▶ _ROWS_:

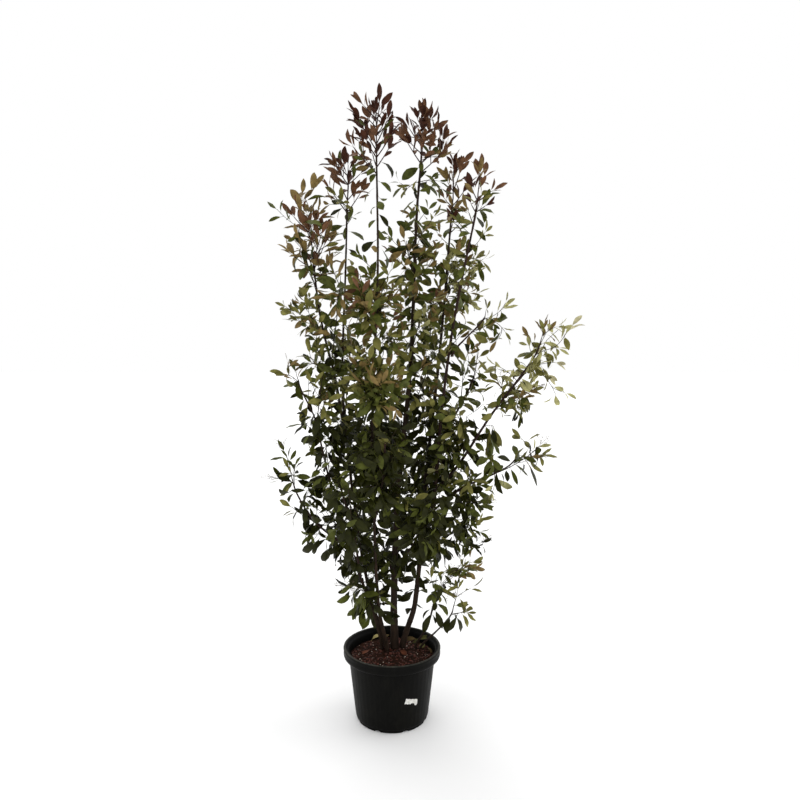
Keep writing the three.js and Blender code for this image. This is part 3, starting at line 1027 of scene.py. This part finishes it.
def dress_limbs(axes, solids):
    """Short leafy spurs and single hanging leaves straight on the limbs, which fill between the masses."""
    for order, (path, radii) in enumerate(axes.values()):
        reseed(LIMB_SEED + order)
        tangents = directions_of(path)
        turn = any_turn()
        for index in range(0, len(path), round(STEM_LEAF_STEP / AXIS_STEP)):
            turn += GOLDEN_TURN
            if path[index][2] > LOWEST_STEM_LEAF:
                colour = picked(style_at(path[index])["colours"][1])
                size = rng.uniform(*STEM_LEAF_SIZES)
                leaf_on(colour, FORMS["hanging"], path[index], tangents[index], turn, size)
        for index in range(2, len(path), round(SPUR_STEP / AXIS_STEP)):
            place, along = path[index], tangents[index]
            turn += GOLDEN_TURN
            if not SPUR_HEIGHTS[0] < place[2] < SPUR_HEIGHTS[1]:
                continue
            length = rng.uniform(*SPUR_LENGTHS)
            out = unit(heading(turn, rng.uniform(0.2, 1.0)) + 0.4 * along)
            tip = place + out * length
            if deepest(tip, solids) < -SPUR_STRAY:
                continue
            handle = place + out * 0.5 * length - UP * 0.1 * length
            spur = bezier(place, handle, tip, SPUR_POINTS)
            grow_twig(spur, min(0.7 * radii[index], SPUR_FOOT), style_at(place), SPUR_BARE)


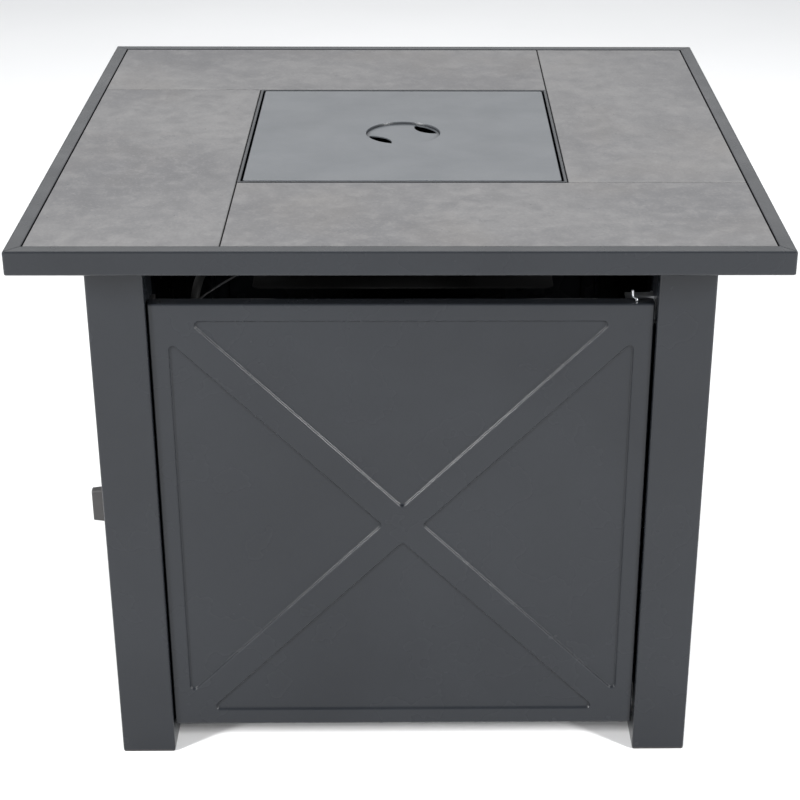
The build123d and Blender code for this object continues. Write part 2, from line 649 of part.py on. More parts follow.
def burner():
    """Ring burner with two arms, a hub and a threaded nipple through the pan."""
    bore = rod((0, 0, PAN_FLOOR - 10), (0, 0, BURNER_Z + RING_TUBE - 2), 8.0)
    hub = rod((0, 0, PAN_FLOOR + PAN_SHEET), (0, 0, BURNER_Z + RING_TUBE), 14.0)
    hub += rod((0, 0, PAN_FLOOR - 9), (0, 0, PAN_FLOOR + 5), NIPPLE_RADIUS)
    hub -= bore
    hub -= rod((-20, 0, BURNER_Z), (20, 0, BURNER_Z), ARM_RADIUS - PIPE_WALL)
    half = burner_half(bore)
    return hub + half + Rot(0, 0, 180) * half


def burner_locknut():
    """Nut under the pan that clamps the burner's nipple."""
    nut = hex_bar((0, 0, PAN_FLOOR - 7), (0, 0, PAN_FLOOR), 30)
    return nut - rod((0, 0, PAN_FLOOR - 8), (0, 0, PAN_FLOOR + 1), NIPPLE_RADIUS)


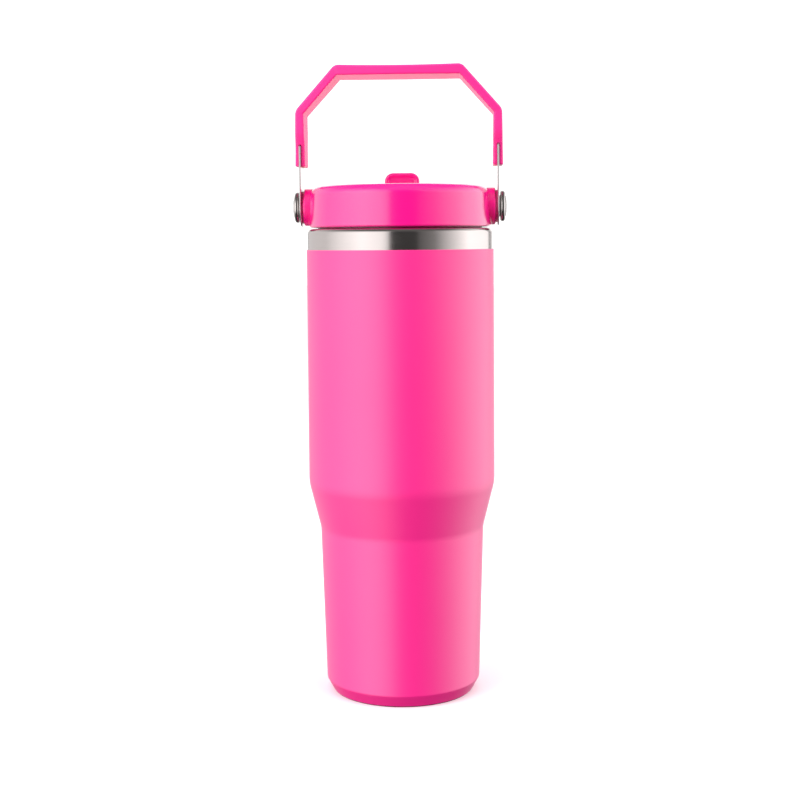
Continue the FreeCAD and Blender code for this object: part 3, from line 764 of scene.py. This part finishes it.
def make_lid():
    """Drum of the lid with its well, cavity and the two pivot bosses."""
    seat = lid_bottom + plug_flange
    inner = lid_top_radius - lid_wall
    drum = [(0, seat, 0), (inner, seat, 0), (inner, lid_bottom, 0.3), (lid_radius, lid_bottom, 1.0),
            (lid_top_radius, lid_top, 4.6), (0, lid_top, 0)]
    lid = lathe("lid_body", drum, LID_PINK, 10, closed=False, segments=256)
    combine(lid, lid_cavity(seat, inner), "DIFFERENCE")
    boss = oblong(0, boss_radius, pad_inner + 2, boss_end, 0, 0, 0.7, 0)
    for sign in SIDES.values():
        knob = lathe("boss", boss, LID_PINK, 6, False, 128, "X")
        combine(lid, on_side(knob, sign), "UNION")
    combine(lid, well_tool(), "DIFFERENCE")
    finish(lid, LID_PINK, "lid", ["lid_shell"])


def lid_cavity(seat, inner):
    """The hollow above the plug's flange, less the well's walls and the pads behind the bosses."""
    floor_skin, past, behind = 0.6, 5, 60
    hollow = rod("hollow", inner, seat + floor_skin, lid_top - lid_wall, LID_PINK, 192)
    side = well_half + well_wall
    walls = box("well_box", (-side, well_front - well_wall, seat - past), (side, behind, lid_top + past))
    combine(hollow, walls, "DIFFERENCE")
    for sign in SIDES.values():
        pad = rod("pad", pad_radius, pad_inner, lid_radius + 2, LID_PINK, 48, "X")
        combine(hollow, on_side(pad, sign), "DIFFERENCE")
    return hollow


def well_tool():
    """Space of the spout: rounded walls that flare at the lid's top, and the barrel's round pocket."""
    middle = (well_front + well_back) / 2
    half_length = (well_back - well_front) / 2
    levels = [(well_floor, 0.0)]
    for sine, cosine in quarter(6):
        levels.append((lid_top - well_flare + well_flare * sine, well_flare * (1 - cosine)))
    levels.append((lid_top + 2, well_flare + 0.01))
    rings = []
    for height, flare in levels:
        ring = round_rect(well_half, -half_length, half_length, 1.5, 1.5, -flare, 8)
        rings.append([(x, y + middle, height) for x, y in ring])
    tool = loft("well", rings)
    pocket = rod("pocket", barrel_radius + barrel_gap, -well_half, well_half, LID_PINK, 96, "X")
    return combine(tool, to_spout_axis(pocket), "UNION")


def to_spout_axis(piece):
    """Lifts a piece from the handle's pivot to the spout's."""
    return shifted(piece, 0, spout_z - pivot_z)


def shifted(piece, back, up):
    """Moves a piece's mesh along Y and Z."""
    piece.data.transform(Matrix.Translation((0, back * MM, up * MM)))
    return piece


def make_plug():
    """Threaded insert: flange, neck, floor and straw socket, turned as one outline, and its thread."""
    foot, seat = plug_low.z, plug_high.z
    radius, wall, bore, port = 39.4, 2.0, 5.6, 3.0
    floor = foot + 2.0
    socket_radius, socket_top = bore + 1.6, foot + 14.5
    flange_edge = lid_top_radius - lid_wall - 0.2
    outline = [(bore, foot, 0.2), (radius, foot, 1.2), (radius, lid_bottom, 0.1),
               (flange_edge, lid_bottom, 0.3), (flange_edge, seat, 0.1), (radius - wall, seat, 0),
               (radius - wall, floor, 1.0), (socket_radius, floor, 0.6), (socket_radius, seat, 0),
               (port, seat, 0), (port, socket_top, 0), (bore, socket_top, 0)]
    plug = lathe("lid_plug_body", outline, PLUG_PINK, 6)
    finish(plug, PLUG_PINK, "lid", ["lid_plug"])
    ridges = thread("plug_thread", PLUG_PINK, radius - 0.2, depth=1.5, turn=170.0, above_plug=2.6)
    finish(ridges, PLUG_PINK, "lid")


def make_gasket():
    """Two-lipped silicone ring."""
    outer, inner = gasket_high.x, 39.5
    low, high = gasket_low.z, gasket_high.z
    middle = (low + high) / 2
    waist = (outer - inner) / 3
    outline = [(inner, low, 0.1), (outer, low, 0.3), (outer, middle - waist, 0.25),
               (outer - waist, middle, 0.2), (outer, middle + waist, 0.25), (outer, high, 0.3),
               (inner, high, 0.1)]
    ring = lathe("lid_gasket_ring", outline, SILICONE)
    finish(ring, SILICONE, "lid_seal", ["lid_gasket"])


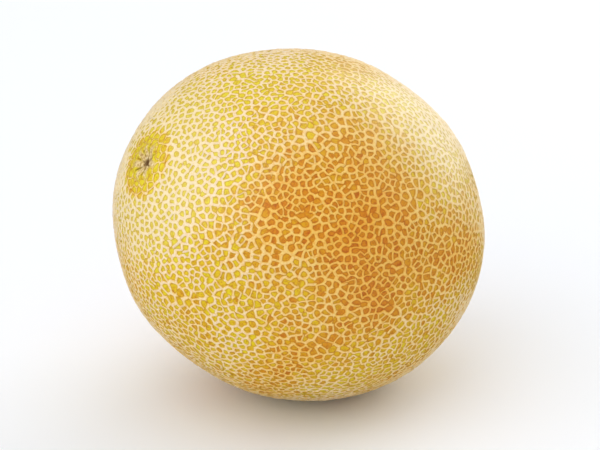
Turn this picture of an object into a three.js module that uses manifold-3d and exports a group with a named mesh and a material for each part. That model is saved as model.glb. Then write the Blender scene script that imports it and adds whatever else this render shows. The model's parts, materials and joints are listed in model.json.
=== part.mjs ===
// A whole netted melon, lying on its side on the small flat spot that it rests on.
//
// Millimetres, +Z up. The origin is on the surface that the melon rests on, under the middle
// of the fruit. The long axis of the fruit lies in the XZ plane, with its stem end towards -X
// and raised above the horizontal.

import * as THREE from 'three';
import { mergeVertices } from 'three/addons/utils/BufferGeometryUtils.js';
import Module from 'manifold-3d';

// Driving dimensions.
const fruitLength = 147; // from the stem end to the blossom end
const fruitDiameter = 132; // across the middle
const stemEndRise = THREE.MathUtils.degToRad(30); // slope of the fruit's axis, stem end up
const restDepth = 1.4; // how far the lowest point is flattened where the fruit rests
const stemScarRadius = 5.5; // the corky star where the stem came away
const stemScarDepth = 1.0;
const blossomScarRadius = 4; // the smaller cork spot at the other end
const blossomScarDepth = 0.5;

// Fineness of the faceted solid.
const ringsFromPoleToPole = 30;
const segmentsAround = 48;

const halfLength = fruitLength / 2;
const halfDiameter = fruitDiameter / 2;

const rindMaterial = new THREE.MeshStandardMaterial({
  name: 'netted_rind',
  color: 0xdcae45,
  roughness: 0.55,
  metalness: 0,
});

// Depth of a shallow round hollow of this radius, at this distance from its middle.
function hollowDepth(distance, radius, depth) {
  return depth * (1 - THREE.MathUtils.smoothstep(distance, 0.3 * radius, 1.2 * radius));
}

// One point of the half outline of the fruit, an ellipse, at an angle from the stem end.
// The outline dips a little at each end, where the two scars are.
function outlinePoint(angleFromStem) {
  const fromAxis = halfDiameter * Math.sin(angleFromStem);
  const alongAxis = halfLength * Math.cos(angleFromStem);
  const dip = alongAxis > 0
    ? hollowDepth(fromAxis, stemScarRadius, stemScarDepth)
    : -hollowDepth(fromAxis, blossomScarRadius, blossomScarDepth);
  return new THREE.Vector2(fromAxis, alongAxis - dip);
}

// The angles of the outline's points, evenly spaced but for two more inside each scar.
function outlineAngles() {
  const step = Math.PI / ringsFromPoleToPole;
  const stemScarAngles = [0.4, 1].map((share) => (share * stemScarRadius) / halfDiameter);
  const blossomScarAngles = [1, 0.4].map(
    (share) => Math.PI - (share * blossomScarRadius) / halfDiameter,
  );
  const evenAngles = [];
  for (let ring = 1.5; ring < ringsFromPoleToPole - 1; ring += 1) {
    evenAngles.push(ring * step);
  }
  return [0, ...stemScarAngles, ...evenAngles, ...blossomScarAngles, Math.PI];
}

// The closed body of revolution, with the fruit's axis along Y and its stem end at +Y.
// The profile runs from the blossom end to the stem end, so that its faces point outwards.
function fruitOfRevolution() {
  const profile = outlineAngles().map(outlinePoint).reverse();
  profile[0].x = 0;
  profile[profile.length - 1].x = 0;
  return new THREE.LatheGeometry(profile, segmentsAround);
}

// How far the lowest point of the tilted ellipse is below its centre.
function depthBelowCentre() {
  return Math.hypot(
    halfLength * Math.sin(stemEndRise),
    halfDiameter * Math.cos(stemEndRise),
  );
}

const wasm = await Module();
wasm.setup();

// A closed geometry as a solid that can be cut.
function solidFrom(geometry) {
  const bare = geometry.clone();
  bare.deleteAttribute('normal');
  bare.deleteAttribute('uv');
  const merged = mergeVertices(bare, 1e-4);
  return new wasm.Manifold(new wasm.Mesh({
    numProp: 3,
    vertProperties: new Float32Array(merged.attributes.position.array),
    triVerts: new Uint32Array(merged.index.array),
  }));
}

// A cut solid back as a geometry.
function geometryFrom(solid) {
  const mesh = solid.getMesh();
  const geometry = new THREE.BufferGeometry();
  geometry.setAttribute('position', new THREE.BufferAttribute(mesh.vertProperties, 3));
  geometry.setIndex(new THREE.BufferAttribute(mesh.triVerts, 1));
  geometry.computeVertexNormals();
  return geometry;
}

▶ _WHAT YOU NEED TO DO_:
Print exactly the lines from the beginning of the entries through the line with "grow_twig(spur, min(0.7 *". Output nothing more.

▶ _RESULT_:
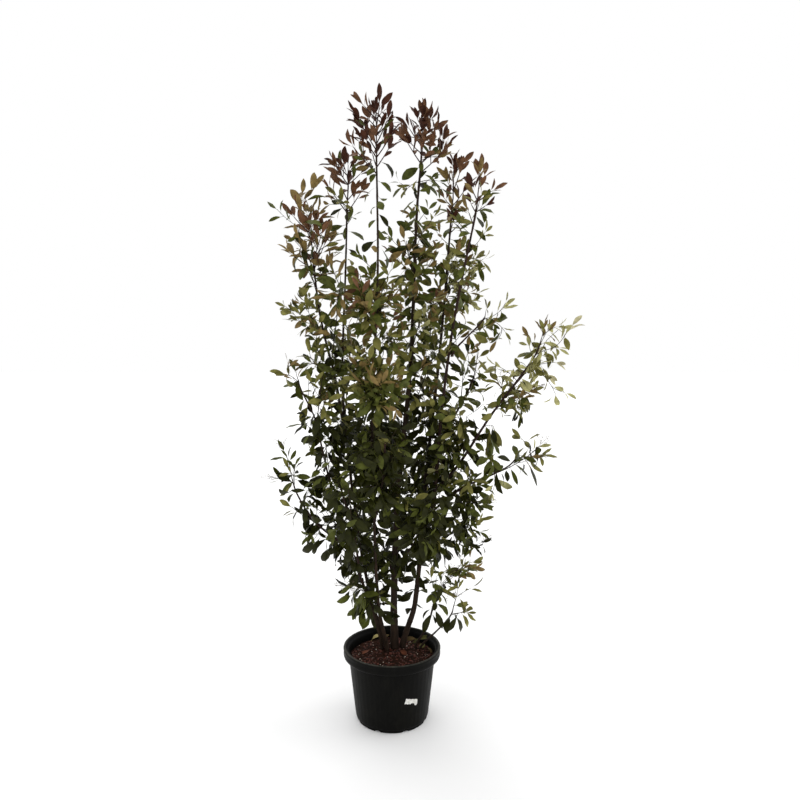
Keep writing the three.js and Blender code for this image. This is part 3, starting at line 1027 of scene.py. This part finishes it.
def dress_limbs(axes, solids):
    """Short leafy spurs and single hanging leaves straight on the limbs, which fill between the masses."""
    for order, (path, radii) in enumerate(axes.values()):
        reseed(LIMB_SEED + order)
        tangents = directions_of(path)
        turn = any_turn()
        for index in range(0, len(path), round(STEM_LEAF_STEP / AXIS_STEP)):
            turn += GOLDEN_TURN
            if path[index][2] > LOWEST_STEM_LEAF:
                colour = picked(style_at(path[index])["colours"][1])
                size = rng.uniform(*STEM_LEAF_SIZES)
                leaf_on(colour, FORMS["hanging"], path[index], tangents[index], turn, size)
        for index in range(2, len(path), round(SPUR_STEP / AXIS_STEP)):
            place, along = path[index], tangents[index]
            turn += GOLDEN_TURN
            if not SPUR_HEIGHTS[0] < place[2] < SPUR_HEIGHTS[1]:
                continue
            length = rng.uniform(*SPUR_LENGTHS)
            out = unit(heading(turn, rng.uniform(0.2, 1.0)) + 0.4 * along)
            tip = place + out * length
            if deepest(tip, solids) < -SPUR_STRAY:
                continue
            handle = place + out * 0.5 * length - UP * 0.1 * length
            spur = bezier(place, handle, tip, SPUR_POINTS)
            grow_twig(spur, min(0.7 * radii[index], SPUR_FOOT), style_at(place), SPUR_BARE)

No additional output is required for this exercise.